Ich vermute, dass meine Reiseunlust sich daraus entwickelt hat, dass immer mehr Regionen zu Massentourismuszentren mit all den Nebenerscheinungen wie Müll, Lautstärke, Parkplatznot usw. geworden sind. Das es ausschließlich um Konsum und weniger Naturerfahrung geht. Das alles eingezäunt wird und man überall auf Verbotsschilder trifft. Ein Erkunden von weniger bekannten Pfaden ist nicht mehr möglich. Ich denke dabei an das Hochmoor in Hinterzarten. Ich hatte vorab wunderbare Naturfotografien gesehen. Nun, in diesem Jahr ist es eher vertrocknet. Aber es wäre nicht möglich gewesen, Naturfotografien von typischen Pflanzen zu machen, weil man das Moor nur auf einem Weg, der zu beiden Seiten eingezäunt ist, durchlaufen kann.

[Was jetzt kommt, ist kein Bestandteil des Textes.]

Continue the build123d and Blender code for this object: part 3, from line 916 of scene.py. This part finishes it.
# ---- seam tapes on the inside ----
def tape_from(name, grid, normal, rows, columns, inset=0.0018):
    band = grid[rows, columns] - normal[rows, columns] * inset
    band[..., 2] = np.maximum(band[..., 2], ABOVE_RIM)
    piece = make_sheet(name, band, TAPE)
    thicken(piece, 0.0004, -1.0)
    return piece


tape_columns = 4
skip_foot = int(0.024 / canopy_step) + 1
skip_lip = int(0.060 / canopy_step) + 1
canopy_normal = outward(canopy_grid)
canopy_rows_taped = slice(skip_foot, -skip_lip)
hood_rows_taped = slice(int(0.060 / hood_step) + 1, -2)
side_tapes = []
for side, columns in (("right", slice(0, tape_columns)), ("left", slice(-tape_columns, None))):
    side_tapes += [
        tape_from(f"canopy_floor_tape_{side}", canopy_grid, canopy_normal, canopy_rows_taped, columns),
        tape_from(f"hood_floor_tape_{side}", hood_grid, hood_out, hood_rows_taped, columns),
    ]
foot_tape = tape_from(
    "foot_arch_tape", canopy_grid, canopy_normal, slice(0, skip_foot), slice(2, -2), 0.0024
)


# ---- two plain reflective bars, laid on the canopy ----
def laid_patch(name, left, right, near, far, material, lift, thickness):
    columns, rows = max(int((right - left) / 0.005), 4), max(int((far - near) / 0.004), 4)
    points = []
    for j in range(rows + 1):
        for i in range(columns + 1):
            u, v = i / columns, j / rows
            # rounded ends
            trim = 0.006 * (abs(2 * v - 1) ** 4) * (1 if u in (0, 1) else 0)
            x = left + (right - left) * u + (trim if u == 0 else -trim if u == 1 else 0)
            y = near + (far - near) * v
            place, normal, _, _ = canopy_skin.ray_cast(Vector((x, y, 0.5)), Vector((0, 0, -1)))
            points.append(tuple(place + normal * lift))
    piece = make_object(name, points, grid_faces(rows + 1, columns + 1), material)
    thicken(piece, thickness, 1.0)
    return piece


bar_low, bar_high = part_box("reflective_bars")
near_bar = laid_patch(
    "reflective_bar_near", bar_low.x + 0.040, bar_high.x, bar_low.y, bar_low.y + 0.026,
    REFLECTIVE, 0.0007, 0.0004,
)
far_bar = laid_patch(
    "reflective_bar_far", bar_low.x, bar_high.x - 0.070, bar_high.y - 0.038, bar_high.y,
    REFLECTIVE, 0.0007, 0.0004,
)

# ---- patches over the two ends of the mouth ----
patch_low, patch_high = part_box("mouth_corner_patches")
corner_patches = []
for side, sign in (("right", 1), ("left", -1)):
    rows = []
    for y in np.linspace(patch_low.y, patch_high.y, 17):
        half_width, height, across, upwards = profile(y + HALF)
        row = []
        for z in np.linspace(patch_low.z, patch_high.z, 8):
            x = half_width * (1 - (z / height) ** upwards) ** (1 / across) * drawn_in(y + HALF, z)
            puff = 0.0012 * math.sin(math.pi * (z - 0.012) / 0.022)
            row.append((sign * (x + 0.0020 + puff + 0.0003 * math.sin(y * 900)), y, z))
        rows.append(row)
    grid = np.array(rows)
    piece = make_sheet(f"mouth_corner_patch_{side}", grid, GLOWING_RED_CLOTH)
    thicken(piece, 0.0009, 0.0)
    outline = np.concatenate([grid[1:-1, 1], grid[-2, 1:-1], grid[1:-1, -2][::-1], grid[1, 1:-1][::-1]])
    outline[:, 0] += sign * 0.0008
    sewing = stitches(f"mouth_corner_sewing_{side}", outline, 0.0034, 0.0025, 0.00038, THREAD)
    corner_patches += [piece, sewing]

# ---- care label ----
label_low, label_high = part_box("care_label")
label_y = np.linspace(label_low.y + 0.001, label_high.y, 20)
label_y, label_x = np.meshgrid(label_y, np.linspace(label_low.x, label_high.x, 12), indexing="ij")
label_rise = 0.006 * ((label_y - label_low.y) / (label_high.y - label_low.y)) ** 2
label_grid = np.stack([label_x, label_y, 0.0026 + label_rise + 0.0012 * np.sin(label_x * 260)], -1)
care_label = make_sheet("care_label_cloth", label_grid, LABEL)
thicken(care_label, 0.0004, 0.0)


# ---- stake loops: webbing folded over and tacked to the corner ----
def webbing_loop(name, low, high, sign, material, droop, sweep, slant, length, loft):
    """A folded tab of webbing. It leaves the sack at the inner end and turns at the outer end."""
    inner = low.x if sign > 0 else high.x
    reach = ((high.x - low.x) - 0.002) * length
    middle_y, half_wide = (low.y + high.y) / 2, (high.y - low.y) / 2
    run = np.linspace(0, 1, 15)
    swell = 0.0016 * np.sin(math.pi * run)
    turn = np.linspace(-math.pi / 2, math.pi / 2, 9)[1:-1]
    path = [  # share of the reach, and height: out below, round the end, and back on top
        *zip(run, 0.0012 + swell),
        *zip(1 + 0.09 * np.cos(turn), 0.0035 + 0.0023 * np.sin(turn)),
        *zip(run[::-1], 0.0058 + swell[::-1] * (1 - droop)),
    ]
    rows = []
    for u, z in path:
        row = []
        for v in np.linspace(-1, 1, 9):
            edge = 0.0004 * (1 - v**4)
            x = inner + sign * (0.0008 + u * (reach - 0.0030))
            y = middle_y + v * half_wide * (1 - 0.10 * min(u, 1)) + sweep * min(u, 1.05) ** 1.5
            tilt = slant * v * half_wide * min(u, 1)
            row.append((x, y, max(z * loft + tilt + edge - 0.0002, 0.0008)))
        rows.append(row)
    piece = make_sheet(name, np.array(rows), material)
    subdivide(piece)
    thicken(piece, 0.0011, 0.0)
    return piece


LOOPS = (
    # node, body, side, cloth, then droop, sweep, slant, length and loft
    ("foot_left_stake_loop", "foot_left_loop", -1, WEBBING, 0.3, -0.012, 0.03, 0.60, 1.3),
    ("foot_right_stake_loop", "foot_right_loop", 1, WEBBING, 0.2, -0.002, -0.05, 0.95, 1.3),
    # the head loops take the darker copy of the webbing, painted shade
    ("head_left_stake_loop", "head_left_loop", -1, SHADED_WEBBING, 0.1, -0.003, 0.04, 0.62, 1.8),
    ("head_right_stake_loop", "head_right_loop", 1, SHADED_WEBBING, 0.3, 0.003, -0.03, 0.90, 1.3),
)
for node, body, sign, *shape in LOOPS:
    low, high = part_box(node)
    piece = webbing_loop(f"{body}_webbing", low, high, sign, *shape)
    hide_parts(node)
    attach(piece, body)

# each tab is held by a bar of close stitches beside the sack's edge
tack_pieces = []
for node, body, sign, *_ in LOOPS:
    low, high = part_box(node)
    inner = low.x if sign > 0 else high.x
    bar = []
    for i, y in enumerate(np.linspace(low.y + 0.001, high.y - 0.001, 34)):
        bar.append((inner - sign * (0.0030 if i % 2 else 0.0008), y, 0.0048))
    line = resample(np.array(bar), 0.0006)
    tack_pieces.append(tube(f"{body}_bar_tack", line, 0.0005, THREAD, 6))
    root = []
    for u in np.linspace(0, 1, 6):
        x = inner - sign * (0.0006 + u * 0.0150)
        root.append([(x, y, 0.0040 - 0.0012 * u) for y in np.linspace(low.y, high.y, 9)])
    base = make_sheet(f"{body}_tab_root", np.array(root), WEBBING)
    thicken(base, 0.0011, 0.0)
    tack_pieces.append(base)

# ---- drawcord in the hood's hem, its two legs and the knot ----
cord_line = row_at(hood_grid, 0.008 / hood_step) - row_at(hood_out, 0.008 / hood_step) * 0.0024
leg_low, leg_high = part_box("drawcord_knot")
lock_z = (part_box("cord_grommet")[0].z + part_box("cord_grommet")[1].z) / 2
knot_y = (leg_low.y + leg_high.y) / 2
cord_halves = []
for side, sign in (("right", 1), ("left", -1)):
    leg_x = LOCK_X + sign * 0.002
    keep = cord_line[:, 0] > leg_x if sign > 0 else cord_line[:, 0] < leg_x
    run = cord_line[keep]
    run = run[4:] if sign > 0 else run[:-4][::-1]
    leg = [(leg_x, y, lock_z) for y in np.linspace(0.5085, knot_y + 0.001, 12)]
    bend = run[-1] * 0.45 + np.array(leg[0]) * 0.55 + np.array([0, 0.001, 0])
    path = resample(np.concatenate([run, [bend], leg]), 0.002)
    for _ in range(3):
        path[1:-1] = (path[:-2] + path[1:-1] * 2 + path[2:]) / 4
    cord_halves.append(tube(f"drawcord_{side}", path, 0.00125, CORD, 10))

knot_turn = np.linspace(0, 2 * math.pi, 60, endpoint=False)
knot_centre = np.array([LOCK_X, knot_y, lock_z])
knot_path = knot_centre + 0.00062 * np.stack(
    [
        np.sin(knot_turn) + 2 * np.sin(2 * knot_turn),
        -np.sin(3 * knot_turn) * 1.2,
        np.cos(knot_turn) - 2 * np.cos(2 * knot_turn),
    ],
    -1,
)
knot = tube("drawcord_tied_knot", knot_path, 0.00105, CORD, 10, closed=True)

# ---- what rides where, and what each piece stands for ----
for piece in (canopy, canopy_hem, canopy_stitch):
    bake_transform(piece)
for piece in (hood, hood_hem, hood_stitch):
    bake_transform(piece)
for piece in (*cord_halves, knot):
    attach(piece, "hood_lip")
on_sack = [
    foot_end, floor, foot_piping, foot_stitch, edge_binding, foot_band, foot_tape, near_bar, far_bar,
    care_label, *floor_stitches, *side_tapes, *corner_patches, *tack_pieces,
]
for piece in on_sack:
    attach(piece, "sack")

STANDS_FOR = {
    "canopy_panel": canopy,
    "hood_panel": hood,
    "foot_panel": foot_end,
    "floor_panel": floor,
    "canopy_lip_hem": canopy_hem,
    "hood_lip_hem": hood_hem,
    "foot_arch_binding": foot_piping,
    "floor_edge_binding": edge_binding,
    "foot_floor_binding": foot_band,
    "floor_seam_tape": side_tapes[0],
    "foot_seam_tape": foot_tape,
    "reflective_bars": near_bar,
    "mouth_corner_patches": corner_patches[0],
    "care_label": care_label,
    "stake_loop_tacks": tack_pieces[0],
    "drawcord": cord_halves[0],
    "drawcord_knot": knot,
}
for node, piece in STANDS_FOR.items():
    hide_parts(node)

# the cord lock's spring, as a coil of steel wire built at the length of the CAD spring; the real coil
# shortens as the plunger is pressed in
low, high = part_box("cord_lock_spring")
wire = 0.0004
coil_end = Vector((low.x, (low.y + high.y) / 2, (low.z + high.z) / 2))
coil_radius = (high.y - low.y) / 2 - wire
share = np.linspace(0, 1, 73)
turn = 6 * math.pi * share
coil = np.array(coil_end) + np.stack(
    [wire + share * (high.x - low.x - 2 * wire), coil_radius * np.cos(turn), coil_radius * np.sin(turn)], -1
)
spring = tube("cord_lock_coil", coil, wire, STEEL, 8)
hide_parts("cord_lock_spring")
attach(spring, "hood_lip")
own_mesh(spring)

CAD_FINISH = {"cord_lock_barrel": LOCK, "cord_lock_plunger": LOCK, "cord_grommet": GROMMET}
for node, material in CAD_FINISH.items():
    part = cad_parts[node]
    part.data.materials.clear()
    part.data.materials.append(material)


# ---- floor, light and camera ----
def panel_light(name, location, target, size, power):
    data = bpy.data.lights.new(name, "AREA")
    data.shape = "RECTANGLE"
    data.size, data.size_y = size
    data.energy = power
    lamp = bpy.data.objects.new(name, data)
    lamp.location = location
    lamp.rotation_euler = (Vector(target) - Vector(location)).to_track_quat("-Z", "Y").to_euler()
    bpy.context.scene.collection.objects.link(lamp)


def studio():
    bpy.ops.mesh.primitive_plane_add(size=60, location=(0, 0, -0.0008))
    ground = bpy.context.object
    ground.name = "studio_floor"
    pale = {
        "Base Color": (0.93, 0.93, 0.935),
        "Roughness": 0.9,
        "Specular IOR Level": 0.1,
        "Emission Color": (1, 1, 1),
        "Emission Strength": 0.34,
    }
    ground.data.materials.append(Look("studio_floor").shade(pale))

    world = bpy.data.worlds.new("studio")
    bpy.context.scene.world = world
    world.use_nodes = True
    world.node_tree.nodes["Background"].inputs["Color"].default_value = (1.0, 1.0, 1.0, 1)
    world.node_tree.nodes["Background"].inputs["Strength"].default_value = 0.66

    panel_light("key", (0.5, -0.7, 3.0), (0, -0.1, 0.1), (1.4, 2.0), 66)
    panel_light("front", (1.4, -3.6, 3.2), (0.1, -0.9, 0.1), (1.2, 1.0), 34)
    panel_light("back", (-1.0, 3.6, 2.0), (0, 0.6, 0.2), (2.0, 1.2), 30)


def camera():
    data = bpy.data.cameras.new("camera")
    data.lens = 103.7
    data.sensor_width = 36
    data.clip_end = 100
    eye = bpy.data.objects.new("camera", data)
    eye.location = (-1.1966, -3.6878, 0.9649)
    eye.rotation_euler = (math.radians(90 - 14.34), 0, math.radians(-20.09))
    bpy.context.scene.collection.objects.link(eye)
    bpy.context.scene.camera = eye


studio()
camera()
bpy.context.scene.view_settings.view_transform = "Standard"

Ich kann die Naturschützer verstehen: Bei diesem Andrang wäre jede Pflanze totgetrampelt und viele Menschen interessiert es nicht, wo sie hinlaufen. Das Hochmoor muss in seiner Besonderheit vor diesen Menschen geschützt werden. Das Phänomen des Kaputttrampelns von seltenen Pflanzen habe ich schon 2013 in meinem Naturfotografie-Buch beschrieben, als ich über die Orchideenführung im Leutratal, Thüringen schrieb.
Für mich war das Hochmoor eine gefühlte Katastrophe, ich hatte keine Lust diesen vorgefertigten Weg mit anderen Menschen und vielen nicht erzogenen Hunden in Reih und Glied zu laufen. Nein, das macht mir keine Freude auch wenn ich die Hintergründe dafür verstehe. Ich wüsste auch keine Lösung für das Problem.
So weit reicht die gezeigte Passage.